Ottawa Citizen

We need his name, if only to understand

- National Post cselley@nationalpo­st.com Twitter.com/cselley CHRIS SELLEY Comment

For someone hellbent on rescuing Canada’s legacy media outlets, ostensibly in the name of brave and independen­t journalism, Justin Trudeau sure has some funny ideas about the news. To wit, on Monday, the prime minister of Canada asked journalist­s not to name the man who killed 22 people across Nova Scotia on the weekend.

“I want to ask the media to avoid mentioning the name and showing the picture of the person involved,” he said as part of his prepared remarks. “Do not give him the gift of infamy. Let us instead focus all our intention and attention on the lives we lost and the families and friends who grieve.”

This is a popular idea, and in certain cases an understand­able one: Where achieving “infamy” or martyrdom in the name of some twisted cause is clearly a murderer’s goal, society can unite in condemnati­on by blanking him. (There doesn’t seem to be any evidence that’s what the Nova Scotia shooter was after.) In the long term, it might even work: As I wrote this I couldn’t recall the name of the man behind the slaughter of 51 Muslim worshipper­s in Christchur­ch, New Zealand last year — but I recalled that his manifesto paid tribute to the far-right cretin behind the 2011 slaughter of young Norwegians.

Mind you, I couldn’t recall the names of the perpetrato­rs of far more inscrutabl­e atrocities, like the 2011 Tucson shooting or the 2017 attack on concertgoe­rs in Las Vegas. At this point, it’s a lot of names to remember.

I’m willing to play along, as you can see, for the sake of argument. But in the immediate aftermath of mass murders — certainly at the time of Trudeau’s appeal, which was before a final death toll was even known — serious news organizati­ons are going to report the names of mass killers. Full stop. If you’re one of these people who begs and pleads and yells at them not to, well, it’s time to stop. You might as well demand a newspaper publish in Sumerian cuneiform. You are free to look away, but it is what most people want — what they need, if they are to make any sense of the unfathomab­le.

Indeed, it’s tough not to notice that everyone saying “don’t use his name” … knows his name. If media outlets actually didn’t name murderers, I suspect most of those people would suddenly realize they were rather unsettled by being kept in the dark. The human brain craves order; it’s desperate to make sense of things, and it’s capable of heroic acrobatics to arrange informatio­n such that it does. Even when provided with good inputs, it often gets things wrong. Starved of informatio­n, it can wind up in some very dark places.
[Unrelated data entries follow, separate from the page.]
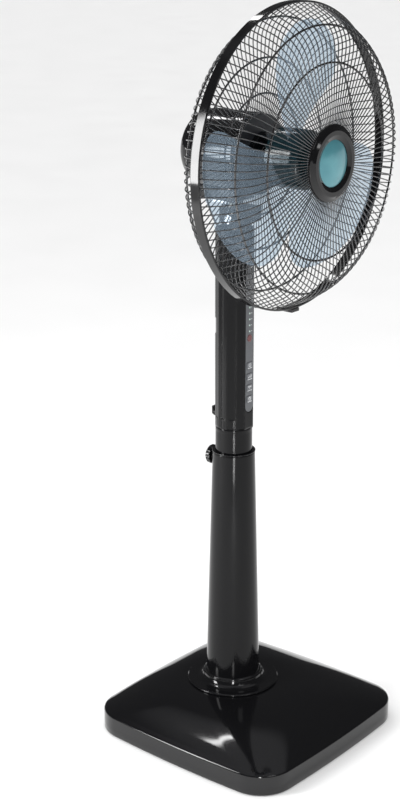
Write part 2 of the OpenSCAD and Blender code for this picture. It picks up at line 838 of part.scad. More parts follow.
// --------------------------------------------------------------- guard
// A guard wire in the plane of radius and f: straight, one bend, straight down to the rim.
// start is its inner end, slope and drop its two angles, bend its radius and dir 1 or -1 its side
module guard_wire(start, slope, drop, bend, dir) {
    end = [rim_wire_r, rim_seat];
    s = [start[0], abs(start[1])];
    // corner where the two straight lines meet
    cx = (s[1] + tan(slope)*s[0] - end[1] - tan(drop)*end[0])/(tan(slope) - tan(drop));
    cz = s[1] - tan(slope)*(cx - s[0]);
    back = bend*tan((drop - slope)/2);
    a = [cx - back*cos(slope), cz + back*sin(slope)];
    b = [cx + back*cos(drop), cz - back*sin(drop)];
    centre = [a[0] - bend*sin(slope), a[1] - bend*cos(slope)];
    mirror([0, 0, dir > 0 ? 0 : 1]) {
        rod(s, a);
        translate([centre[0], 0, centre[1]]) rotate([90, 0, 0]) rotate([0, 0, 90 - drop])
            rotate_extrude(angle = drop - slope, $fn = 64) translate([bend, 0]) circle(wire_r, $fn = 24);
        rod(end, b);
    }
}

// A round rod from p that ends a little way inside the bend at q, whose wire is a hair thicker
module rod(p, q) {
    d = q - p;
    translate([p[0], 0, p[1]]) rotate([0, atan2(d[0], d[1]), 0])
        cylinder(r = wire_r - 0.03, h = norm(d) + 0.6, $fn = 24);
}

module wire_fan() {
    for (i = [0:wires - 1]) rotate([0, 0, i*360/wires]) children();
}

module front_guard_wires() {
    color("#1a1a1b") head() wire_fan()
        guard_wire(front_start, front_slope, front_drop, front_bend, 1);
}

module rear_guard_wires() {
    color("#1a1a1b") head() wire_fan()
        guard_wire(rear_start, rear_slope, rear_drop, rear_bend, -1);
}

// Angle of a guard wire at radius r, and the depth of its centre line there
function wire_place(start, slope, drop, bend, r) =
    let (end = [rim_wire_r, rim_seat],
         s = [start[0], abs(start[1])],
         cx = (s[1] + tan(slope)*s[0] - end[1] - tan(drop)*end[0])/(tan(slope) - tan(drop)),
         cz = s[1] - tan(slope)*(cx - s[0]),
         back = bend*tan((drop - slope)/2),
         ax = cx - back*cos(slope),
         az = cz + back*sin(slope),
         bx = cx + back*cos(drop))
    r < ax ? [slope, s[1] - tan(slope)*(r - s[0])]
    : r > bx ? [drop, end[1] + tan(drop)*(end[0] - r)]
    : let (rise = r - ax + bend*sin(slope))
        [asin(rise/bend), az - bend*cos(slope) + sqrt(bend*bend - rise*rise)];

// A ring that lies on the inner side of the wires where they reach radius r
module guard_ring(start, slope, drop, bend, r, dir) {
    lift = wire_r + ring_d/2 + 0.03;
    place = wire_place(start, slope, drop, bend, r);
    color("#1a1a1b") head() translate([0, 0, dir*(place[1] - lift*cos(place[0]))])
        rotate_extrude($fn = 96) translate([r - lift*sin(place[0]), 0]) circle(d = ring_d, $fn = 24);
}

module front_guard_rings() {
    for (r = front_rings) guard_ring(front_start, front_slope, front_drop, front_bend, r, 1);
}

module rear_guard_rings() {
    for (r = rear_rings) guard_ring(rear_start, rear_slope, rear_drop, rear_bend, r, -1);
}

module rear_guard_plate() {
    color("#1c1c1e") head() translate([0, 0, -rear_depth - plate_half]) difference() {
        cylinder(r = rear_start[0] + 3, h = 2*plate_half);
        translate([0, 0, -cut]) cylinder(r = nut_sleeve_r + seat, h = 2*plate_half + 2*cut);
    }
}

module guard_nut() {
    front = -rear_depth + plate_half + 0.05;
    color("#1c1c1e") head() difference() {
        union() {
            translate([0, 0, front]) cylinder(r = 34, h = 9, $fn = 12);
            translate([0, 0, motor_f - cover_t]) cylinder(r = nut_sleeve_r, h = front - motor_f + cover_t + cut);
        }
        translate([0, 0, motor_f - cover_t - cut]) cylinder(r = 13, h = 40);
    }
}

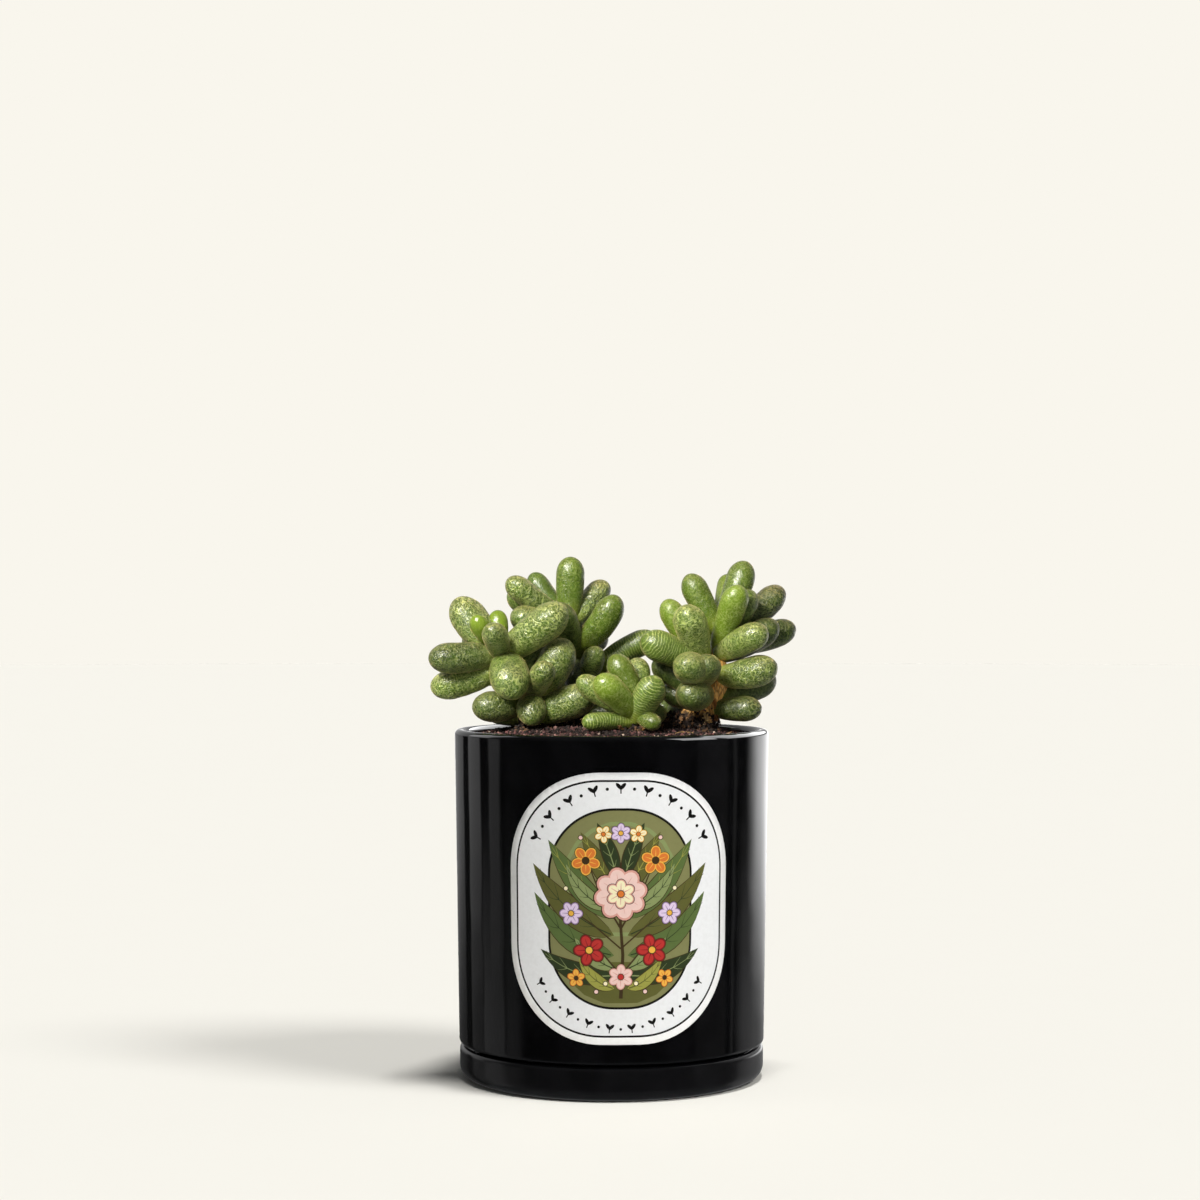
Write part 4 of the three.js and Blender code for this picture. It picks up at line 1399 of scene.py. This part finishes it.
def make_surround():
    """A dark ring with soft panels and a pale upper back, which only reflections see."""
    # One column a degree, and closer rows up to the height where the panels end
    heights = np.concatenate([np.linspace(-1100, 160, 43), np.linspace(190, 1500, 24)])
    points = around([SURROUND_RADIUS] * len(heights), heights, 360, -math.pi / 2)
    azimuth = np.tile(np.arange(360.0), len(heights))
    level = smoothstep(-250, 10, points[:, 2])
    glow = np.full(len(points), 0.02)
    for start, end, soft, top, foot in MIRRORED:
        for turn in (-360, 0, 360):
            inside = smoothstep(start, start + soft, azimuth + turn)
            inside = inside * (1 - smoothstep(end - soft, end, azimuth + turn))
            glow = np.maximum(glow, inside * (foot + (top - foot) * level))
    behind = smoothstep(85, 130, abs((azimuth + 180) % 360 - 180))
    above = smoothstep(120, 190, points[:, 2])
    glow = glow * (1 - above) + above * (0.06 + 0.44 * behind)
    faces = grid_faces(len(heights), 360)
    ring = make_mesh("surround", points, faces, [emitter("surround_light", (1, 1, 1, 1), True)],
                     values={"glow": glow})
    only_seen_by(ring, glossy=True)


def direction(azimuth, elevation):
    """A unit vector towards a light: azimuth from the front, right positive."""
    a, e = math.radians(azimuth), math.radians(elevation)
    return Vector((math.sin(a) * math.cos(e), -math.cos(a) * math.cos(e), math.sin(e)))


def add_light(name, kind, azimuth, elevation, energy, tone, receivers, glossy, **settings):
    """A lamp that faces the plant from a distance in metres and lights only its receivers."""
    data = bpy.data.lights.new(name, kind)
    data.energy = energy
    data.color = tone
    distance = settings.pop("distance", 2.0)
    for key, value in settings.items():
        setattr(data, key, value)
    lamp = placed(name, data)
    away = direction(azimuth, elevation)
    lamp.location = Vector((0, 0, LIGHT_AIM)) + away * distance
    lamp.rotation_mode = "QUATERNION"
    lamp.rotation_quaternion = away.to_track_quat("Z", "Y")
    lamp.visible_camera = False
    lamp.visible_glossy = glossy
    lamp.light_linking.receiver_collection = receivers
    return lamp


def make_lights(floor):
    """Lamps for the floor, the plant, the label and the pot's rim, and a faint sky."""
    floors = bpy.data.collections.new("floor_only")
    floors.objects.link(floor)
    rims = bpy.data.collections.new("rim_only")
    rims.objects.link(bpy.data.objects["glazed_pot"])
    white = (1.0, 1.0, 1.0)
    warm = (1.0, 0.965, 0.9)
    add_light("floor_top", "SUN", 35, 84, 2.222, white, floors, False, angle=math.radians(10))
    add_light("floor_side", "SUN", 60, 46, 1.482, white, floors, False, angle=math.radians(20))
    add_light("plant_key", "AREA", -31, 35, 20.5, warm, plant_pieces, True,
              distance=0.9, shape="DISK", size=0.36)
    add_light("plant_fill", "AREA", 30, 10, 1.2, white, plant_pieces, False,
              distance=1.1, shape="DISK", size=0.7)
    add_light("plant_top", "SUN", 140, 72, 0.9, white, plant_pieces, False, angle=math.radians(60))
    add_light("label_key", "AREA", 32, 16, 7.2, white, pot_pieces, False,
              distance=1.1, shape="DISK", size=0.7)
    for name, azimuth, elevation, energy, width, height in (
            ("glint", 66, 26, 10.0, 0.6, 0.75),
            ("rim_right", 127, 31, 23.0, 1.6, 0.9),
            ("rim_left", -114, 29, 2.4, 0.55, 0.85)):
        lamp = add_light(name, "AREA", azimuth, elevation, energy, white, rims, True,
                         distance=1.1, shape="RECTANGLE", size=width, size_y=height)
        lamp.visible_diffuse = False
    world = bpy.data.worlds.new("studio")
    world.use_nodes = True
    backdrop = world.node_tree.nodes["Background"]
    backdrop.inputs["Color"].default_value = (0.93, 0.97, 1.0, 1.0)
    backdrop.inputs["Strength"].default_value = 0.12
    bpy.context.scene.world = world


def make_camera():
    """A level camera in front, a little above the rim."""
    data = bpy.data.cameras.new("camera")
    data.sensor_width = 36
    data.lens = CAMERA_LENS
    data.clip_start = 0.01
    data.clip_end = 20
    camera = placed("camera", data)
    camera.location = CAMERA_PLACE
    camera.rotation_euler = (math.pi / 2, 0, 0)
    bpy.context.scene.camera = camera


make_camera()
bpy.context.scene.view_settings.view_transform = "Standard"
make_pot()
make_saucer()
make_label()
make_stems(leaf_skin(), bark())
make_soil()
make_grit(crumbs("soil_grit", linear(22, 15, 13), linear(168, 132, 120)))
make_litter(crumbs("dry_litter_stuff", linear(52, 34, 20), linear(214, 190, 140), 0.8))
make_backdrop()
make_surround()
make_lights(make_floor())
Think of the often wild, sometimes conspirato­rial theories that swirl around mass murders when we know who perpetrate­d them. Now imagine if the media refused to name those perpetrato­rs.

(Or, much more plausibly, imagine if Canadian police forces refused to.)

In fact, Trudeau went much further than saying “don’t use his name.” He said we should only pay attention to “the lives we lost and the families and friends who grieve.” Trudeau’s utterances often disintegra­te upon parsing, but that’s just weird.

There are all kinds of other things we should pay attention to, just as there are after every mass murder, from the culprit’s motives to where he got his weapons to any red flags that various authoritie­s might have missed, to how such crimes might be prevented in future.

Trudeau knows this. Last year, he unilateral­ly signed Canada on to the “Christchur­ch Call,” which demanded government­s, internet service providers and platforms like YouTube and Facebook figure out ways to counter violent and extremist content of the sort that seemed to inspire the Christchur­ch murderer, and which he in turn used to broadcast his crimes.

Perhaps Trudeau was inspired by its somewhat chilling exhortatio­n to signatory countries to “encourage media outlets to apply ethical standards when depicting terrorist events.” But the Christchur­ch Call was issued two months after the massacre in New Zealand; Trudeau’s bizarre request came not even two days after the massacre in Nova Scotia.

Ultimately, I’m not totally convinced by the no-naming rule. It doesn’t seem to scale up, for some reason. I don’t think I’ll get any angry emails for naming Serbian war criminals Radovan Karadzic and Ratko Mladic, despite their vastly greater body counts, and despite their being a major source of inspiratio­n for the violent far-right.

Before he began his rampage, the New Zealand murderer livestream­ed a Yugoslav Wars-era song praising Karadzic and promising death to Croats and Bosnian Muslims. And no one, surely, would suggest not naming the biggest inspiratio­n of all to these wastrels: a certain former chancellor of Germany. Surely that would seem more like an act of erasure than of condemnati­on. There is power in naming someone, I think, and it works just as well in condemning as in does in valorizing.

Reasonable people can disagree on all these things. But the news is events, it’s places, it’s timelines — and it’s names. That’s never going to change, and no free society should want it to.